§ **Exercise directions**
Every line below that holds the string "three" should be copied out.

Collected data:
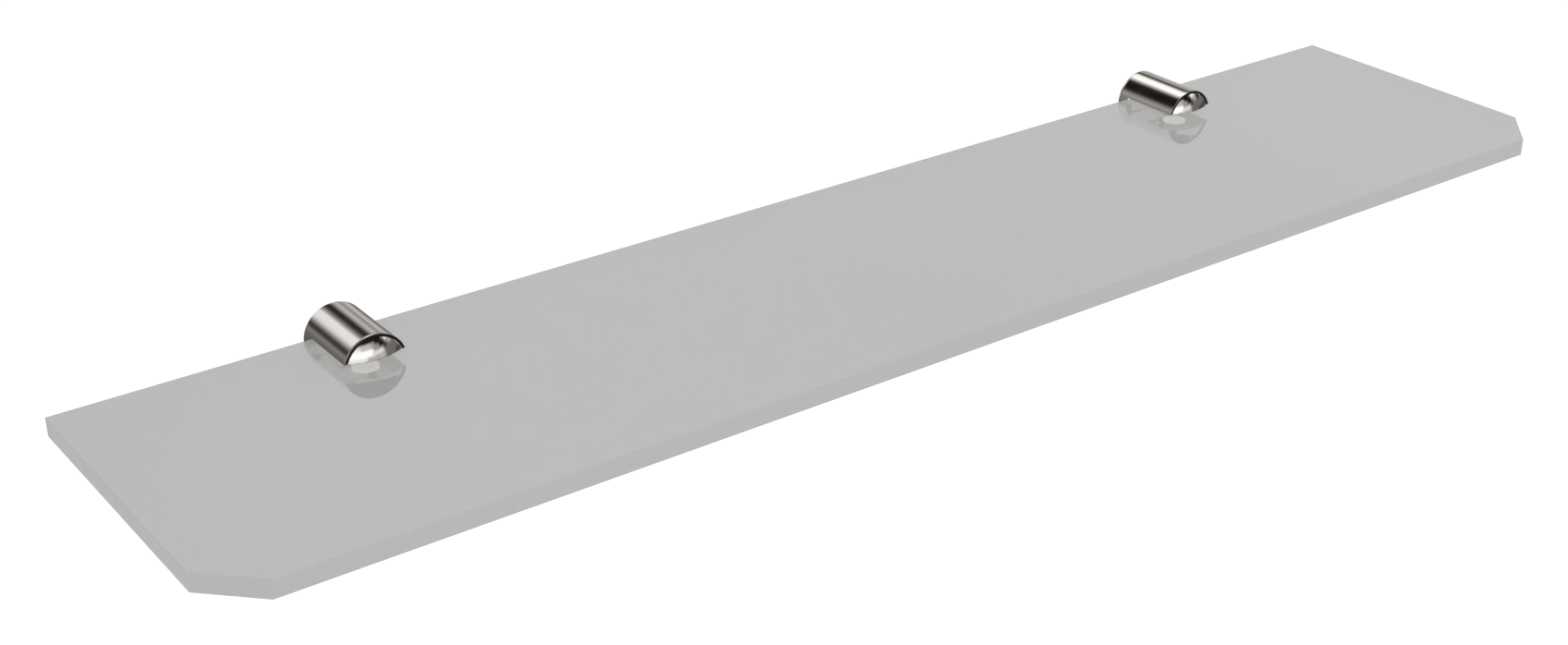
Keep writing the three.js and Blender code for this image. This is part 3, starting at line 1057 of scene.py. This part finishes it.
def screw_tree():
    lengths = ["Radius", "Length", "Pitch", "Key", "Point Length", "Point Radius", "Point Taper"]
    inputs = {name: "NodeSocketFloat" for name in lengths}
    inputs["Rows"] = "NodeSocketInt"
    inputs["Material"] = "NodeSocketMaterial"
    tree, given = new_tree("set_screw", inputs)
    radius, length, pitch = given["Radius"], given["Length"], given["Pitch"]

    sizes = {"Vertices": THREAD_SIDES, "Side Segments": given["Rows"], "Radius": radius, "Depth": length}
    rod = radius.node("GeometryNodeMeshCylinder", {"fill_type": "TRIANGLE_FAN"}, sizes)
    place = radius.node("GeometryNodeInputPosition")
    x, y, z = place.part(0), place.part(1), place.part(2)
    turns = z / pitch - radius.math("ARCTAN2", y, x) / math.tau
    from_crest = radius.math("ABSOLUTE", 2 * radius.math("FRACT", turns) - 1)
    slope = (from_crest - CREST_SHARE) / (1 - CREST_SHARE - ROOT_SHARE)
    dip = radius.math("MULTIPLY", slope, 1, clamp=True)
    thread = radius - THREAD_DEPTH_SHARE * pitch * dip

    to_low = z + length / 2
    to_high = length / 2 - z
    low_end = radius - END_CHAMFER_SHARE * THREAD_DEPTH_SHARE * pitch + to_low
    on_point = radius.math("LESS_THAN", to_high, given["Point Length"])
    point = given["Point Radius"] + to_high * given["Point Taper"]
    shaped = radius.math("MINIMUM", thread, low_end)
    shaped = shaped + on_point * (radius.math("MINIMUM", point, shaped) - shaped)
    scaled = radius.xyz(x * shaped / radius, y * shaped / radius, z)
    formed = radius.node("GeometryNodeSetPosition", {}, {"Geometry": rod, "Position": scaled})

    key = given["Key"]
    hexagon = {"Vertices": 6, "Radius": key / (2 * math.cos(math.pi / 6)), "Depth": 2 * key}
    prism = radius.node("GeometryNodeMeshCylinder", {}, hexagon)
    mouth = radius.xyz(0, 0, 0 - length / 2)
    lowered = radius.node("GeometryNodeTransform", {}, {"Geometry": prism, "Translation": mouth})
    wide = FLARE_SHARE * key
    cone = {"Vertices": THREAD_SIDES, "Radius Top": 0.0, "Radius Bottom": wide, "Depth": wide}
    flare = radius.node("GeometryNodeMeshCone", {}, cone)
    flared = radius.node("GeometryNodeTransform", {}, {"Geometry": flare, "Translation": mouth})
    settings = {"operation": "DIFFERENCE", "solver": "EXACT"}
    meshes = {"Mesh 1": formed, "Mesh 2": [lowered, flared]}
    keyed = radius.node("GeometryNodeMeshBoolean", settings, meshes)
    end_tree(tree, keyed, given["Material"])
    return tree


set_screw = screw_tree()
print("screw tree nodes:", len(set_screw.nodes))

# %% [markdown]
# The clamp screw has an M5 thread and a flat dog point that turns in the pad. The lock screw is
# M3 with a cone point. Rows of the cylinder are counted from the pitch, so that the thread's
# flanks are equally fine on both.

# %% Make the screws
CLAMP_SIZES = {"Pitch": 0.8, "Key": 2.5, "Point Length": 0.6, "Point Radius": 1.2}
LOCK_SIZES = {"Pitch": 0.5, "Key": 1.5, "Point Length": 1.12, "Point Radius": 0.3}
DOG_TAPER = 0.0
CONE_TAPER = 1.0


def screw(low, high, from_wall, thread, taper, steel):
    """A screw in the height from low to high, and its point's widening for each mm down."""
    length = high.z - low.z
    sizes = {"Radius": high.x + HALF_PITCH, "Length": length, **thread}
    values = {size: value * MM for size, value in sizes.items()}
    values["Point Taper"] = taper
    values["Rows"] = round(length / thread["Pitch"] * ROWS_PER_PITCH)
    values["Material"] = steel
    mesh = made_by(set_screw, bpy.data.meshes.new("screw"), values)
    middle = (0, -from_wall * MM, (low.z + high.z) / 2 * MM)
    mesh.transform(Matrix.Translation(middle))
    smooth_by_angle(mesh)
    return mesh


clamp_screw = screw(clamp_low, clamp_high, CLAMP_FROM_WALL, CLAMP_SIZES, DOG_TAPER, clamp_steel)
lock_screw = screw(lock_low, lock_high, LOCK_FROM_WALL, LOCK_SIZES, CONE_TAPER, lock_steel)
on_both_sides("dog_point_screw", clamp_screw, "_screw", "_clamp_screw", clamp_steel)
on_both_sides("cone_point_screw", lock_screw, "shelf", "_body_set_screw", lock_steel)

==

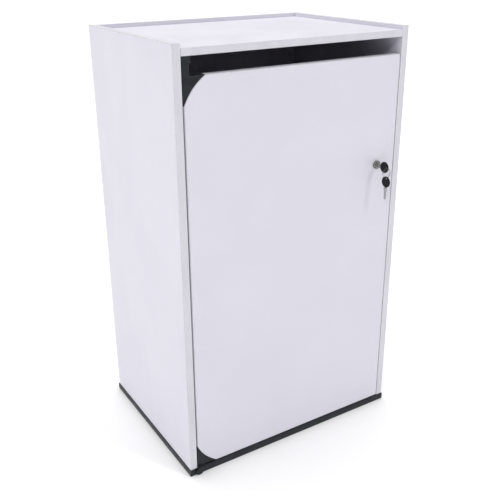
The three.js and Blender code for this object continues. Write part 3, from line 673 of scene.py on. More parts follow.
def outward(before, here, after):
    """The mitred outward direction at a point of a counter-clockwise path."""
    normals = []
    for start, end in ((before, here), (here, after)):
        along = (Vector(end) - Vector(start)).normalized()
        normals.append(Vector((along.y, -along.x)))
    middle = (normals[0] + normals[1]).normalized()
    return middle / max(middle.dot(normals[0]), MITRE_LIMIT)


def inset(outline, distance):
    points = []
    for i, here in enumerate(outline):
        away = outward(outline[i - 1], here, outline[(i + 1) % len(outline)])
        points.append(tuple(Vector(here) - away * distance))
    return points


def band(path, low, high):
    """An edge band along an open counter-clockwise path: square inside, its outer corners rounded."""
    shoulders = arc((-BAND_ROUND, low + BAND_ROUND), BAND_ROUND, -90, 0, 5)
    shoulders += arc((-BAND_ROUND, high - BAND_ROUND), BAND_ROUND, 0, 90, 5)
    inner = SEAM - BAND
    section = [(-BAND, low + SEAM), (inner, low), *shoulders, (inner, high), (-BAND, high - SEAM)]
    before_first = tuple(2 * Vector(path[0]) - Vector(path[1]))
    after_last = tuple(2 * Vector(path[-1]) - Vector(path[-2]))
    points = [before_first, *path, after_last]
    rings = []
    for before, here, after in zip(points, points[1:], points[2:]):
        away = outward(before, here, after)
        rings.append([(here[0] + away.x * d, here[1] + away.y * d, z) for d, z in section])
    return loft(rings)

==

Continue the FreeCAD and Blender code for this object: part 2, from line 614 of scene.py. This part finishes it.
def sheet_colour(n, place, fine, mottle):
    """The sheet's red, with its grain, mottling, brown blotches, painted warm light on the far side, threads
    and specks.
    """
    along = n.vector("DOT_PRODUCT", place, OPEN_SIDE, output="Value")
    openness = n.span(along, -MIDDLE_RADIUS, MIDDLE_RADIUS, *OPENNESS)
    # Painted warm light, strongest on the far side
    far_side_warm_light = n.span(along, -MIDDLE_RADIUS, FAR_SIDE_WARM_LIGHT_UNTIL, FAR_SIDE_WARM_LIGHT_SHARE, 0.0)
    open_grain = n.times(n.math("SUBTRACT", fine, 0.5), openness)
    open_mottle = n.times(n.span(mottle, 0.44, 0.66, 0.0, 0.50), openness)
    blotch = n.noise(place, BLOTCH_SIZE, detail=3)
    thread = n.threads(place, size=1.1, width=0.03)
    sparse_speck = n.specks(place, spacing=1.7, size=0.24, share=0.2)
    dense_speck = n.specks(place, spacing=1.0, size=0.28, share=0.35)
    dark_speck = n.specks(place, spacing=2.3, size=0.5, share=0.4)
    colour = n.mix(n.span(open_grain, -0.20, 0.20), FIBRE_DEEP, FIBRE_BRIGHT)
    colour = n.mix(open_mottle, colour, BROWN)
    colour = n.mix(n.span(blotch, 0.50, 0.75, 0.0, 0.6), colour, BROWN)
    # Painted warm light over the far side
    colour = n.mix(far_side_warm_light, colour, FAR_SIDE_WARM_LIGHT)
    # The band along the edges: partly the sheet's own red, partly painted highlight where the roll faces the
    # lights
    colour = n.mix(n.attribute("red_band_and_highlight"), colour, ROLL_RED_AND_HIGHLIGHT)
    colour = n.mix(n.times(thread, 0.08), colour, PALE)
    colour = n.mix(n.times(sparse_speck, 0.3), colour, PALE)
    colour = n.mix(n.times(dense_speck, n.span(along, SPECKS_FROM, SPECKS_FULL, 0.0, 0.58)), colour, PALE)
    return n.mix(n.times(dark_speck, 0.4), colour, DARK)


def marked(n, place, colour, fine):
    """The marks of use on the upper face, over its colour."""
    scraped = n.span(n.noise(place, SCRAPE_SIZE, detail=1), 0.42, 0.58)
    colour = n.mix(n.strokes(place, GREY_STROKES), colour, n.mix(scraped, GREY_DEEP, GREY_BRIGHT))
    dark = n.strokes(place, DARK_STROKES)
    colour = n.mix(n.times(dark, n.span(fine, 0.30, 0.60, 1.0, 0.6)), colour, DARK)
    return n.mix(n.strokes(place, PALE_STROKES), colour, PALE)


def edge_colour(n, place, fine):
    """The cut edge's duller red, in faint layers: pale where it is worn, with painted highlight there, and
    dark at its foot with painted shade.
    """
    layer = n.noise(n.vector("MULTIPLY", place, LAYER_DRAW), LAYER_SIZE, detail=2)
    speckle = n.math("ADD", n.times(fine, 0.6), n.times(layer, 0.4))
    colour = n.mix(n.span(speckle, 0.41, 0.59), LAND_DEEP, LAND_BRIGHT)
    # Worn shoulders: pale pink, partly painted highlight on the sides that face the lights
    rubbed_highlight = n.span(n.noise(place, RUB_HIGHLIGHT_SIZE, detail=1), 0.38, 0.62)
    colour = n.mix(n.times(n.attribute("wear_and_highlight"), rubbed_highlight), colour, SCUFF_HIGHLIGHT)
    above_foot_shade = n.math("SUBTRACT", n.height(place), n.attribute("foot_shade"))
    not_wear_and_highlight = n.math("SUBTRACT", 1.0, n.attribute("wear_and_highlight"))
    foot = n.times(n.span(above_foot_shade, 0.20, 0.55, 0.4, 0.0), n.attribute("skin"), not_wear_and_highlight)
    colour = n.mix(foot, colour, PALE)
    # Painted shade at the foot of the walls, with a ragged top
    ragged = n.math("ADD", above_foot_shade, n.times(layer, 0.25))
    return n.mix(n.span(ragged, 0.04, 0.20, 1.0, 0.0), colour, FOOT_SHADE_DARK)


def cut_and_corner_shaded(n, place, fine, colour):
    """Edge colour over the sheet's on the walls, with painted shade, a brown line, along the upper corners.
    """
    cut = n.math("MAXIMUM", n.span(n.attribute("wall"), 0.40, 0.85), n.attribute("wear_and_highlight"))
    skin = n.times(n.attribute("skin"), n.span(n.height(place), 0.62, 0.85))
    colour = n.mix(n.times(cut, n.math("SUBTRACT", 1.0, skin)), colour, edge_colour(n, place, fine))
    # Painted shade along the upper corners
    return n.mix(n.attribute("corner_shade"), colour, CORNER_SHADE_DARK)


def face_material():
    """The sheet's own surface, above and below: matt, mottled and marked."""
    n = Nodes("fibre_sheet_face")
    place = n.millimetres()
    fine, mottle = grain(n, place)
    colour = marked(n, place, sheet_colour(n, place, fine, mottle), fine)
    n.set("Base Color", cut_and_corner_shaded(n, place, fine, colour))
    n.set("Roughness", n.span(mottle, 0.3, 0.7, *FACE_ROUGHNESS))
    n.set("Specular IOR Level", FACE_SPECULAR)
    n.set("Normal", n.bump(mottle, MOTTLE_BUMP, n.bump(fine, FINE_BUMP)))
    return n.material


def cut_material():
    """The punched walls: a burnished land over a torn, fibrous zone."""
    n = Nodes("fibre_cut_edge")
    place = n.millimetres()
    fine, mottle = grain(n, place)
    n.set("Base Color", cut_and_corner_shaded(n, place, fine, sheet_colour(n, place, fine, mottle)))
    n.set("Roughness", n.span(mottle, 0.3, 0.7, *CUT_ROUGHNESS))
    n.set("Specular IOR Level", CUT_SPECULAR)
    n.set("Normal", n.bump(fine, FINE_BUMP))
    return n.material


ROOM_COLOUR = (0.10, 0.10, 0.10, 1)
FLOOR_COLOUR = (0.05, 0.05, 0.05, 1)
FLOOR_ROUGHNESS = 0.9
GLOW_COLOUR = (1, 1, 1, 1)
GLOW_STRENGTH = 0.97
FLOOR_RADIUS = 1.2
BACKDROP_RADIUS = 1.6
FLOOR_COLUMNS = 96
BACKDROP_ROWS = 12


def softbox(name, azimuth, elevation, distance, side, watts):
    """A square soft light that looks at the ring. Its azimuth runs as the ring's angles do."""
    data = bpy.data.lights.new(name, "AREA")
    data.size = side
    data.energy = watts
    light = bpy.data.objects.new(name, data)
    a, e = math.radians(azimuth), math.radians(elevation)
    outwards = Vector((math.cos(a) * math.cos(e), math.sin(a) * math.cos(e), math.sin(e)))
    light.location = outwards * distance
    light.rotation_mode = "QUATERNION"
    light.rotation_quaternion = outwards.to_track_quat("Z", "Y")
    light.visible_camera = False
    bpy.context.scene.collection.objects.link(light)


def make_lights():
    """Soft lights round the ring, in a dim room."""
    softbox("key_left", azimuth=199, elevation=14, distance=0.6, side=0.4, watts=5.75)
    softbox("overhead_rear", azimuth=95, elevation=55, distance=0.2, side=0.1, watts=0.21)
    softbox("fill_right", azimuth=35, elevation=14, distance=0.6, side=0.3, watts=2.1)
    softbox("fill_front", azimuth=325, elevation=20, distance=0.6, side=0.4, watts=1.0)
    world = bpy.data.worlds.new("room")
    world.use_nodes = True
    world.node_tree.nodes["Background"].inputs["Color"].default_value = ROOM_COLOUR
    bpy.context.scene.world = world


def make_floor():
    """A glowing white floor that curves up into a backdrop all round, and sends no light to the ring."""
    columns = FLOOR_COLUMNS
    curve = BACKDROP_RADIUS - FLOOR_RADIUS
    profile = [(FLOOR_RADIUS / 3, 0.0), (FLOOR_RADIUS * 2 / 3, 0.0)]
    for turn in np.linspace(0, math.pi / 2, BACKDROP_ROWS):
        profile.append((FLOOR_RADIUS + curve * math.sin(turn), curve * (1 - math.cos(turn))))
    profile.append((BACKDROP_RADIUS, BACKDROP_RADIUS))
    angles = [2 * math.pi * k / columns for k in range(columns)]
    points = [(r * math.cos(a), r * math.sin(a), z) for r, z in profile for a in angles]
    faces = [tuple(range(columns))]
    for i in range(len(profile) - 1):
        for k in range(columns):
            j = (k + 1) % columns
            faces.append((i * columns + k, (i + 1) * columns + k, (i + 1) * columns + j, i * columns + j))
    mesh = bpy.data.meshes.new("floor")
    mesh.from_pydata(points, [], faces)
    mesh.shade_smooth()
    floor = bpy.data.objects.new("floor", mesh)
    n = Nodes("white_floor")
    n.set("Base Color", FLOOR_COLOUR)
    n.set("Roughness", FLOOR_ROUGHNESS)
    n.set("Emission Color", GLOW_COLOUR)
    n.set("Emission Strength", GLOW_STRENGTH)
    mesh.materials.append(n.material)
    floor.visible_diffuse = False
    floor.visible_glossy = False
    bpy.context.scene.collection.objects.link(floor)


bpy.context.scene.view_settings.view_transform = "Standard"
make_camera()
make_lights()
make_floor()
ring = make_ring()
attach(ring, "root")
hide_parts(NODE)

§ **Task answer**
Keep writing the three.js and Blender code for this image. This is part 3, starting at line 1057 of scene.py. This part finishes it.
The three.js and Blender code for this object continues. Write part 3, from line 673 of scene.py on. More parts follow.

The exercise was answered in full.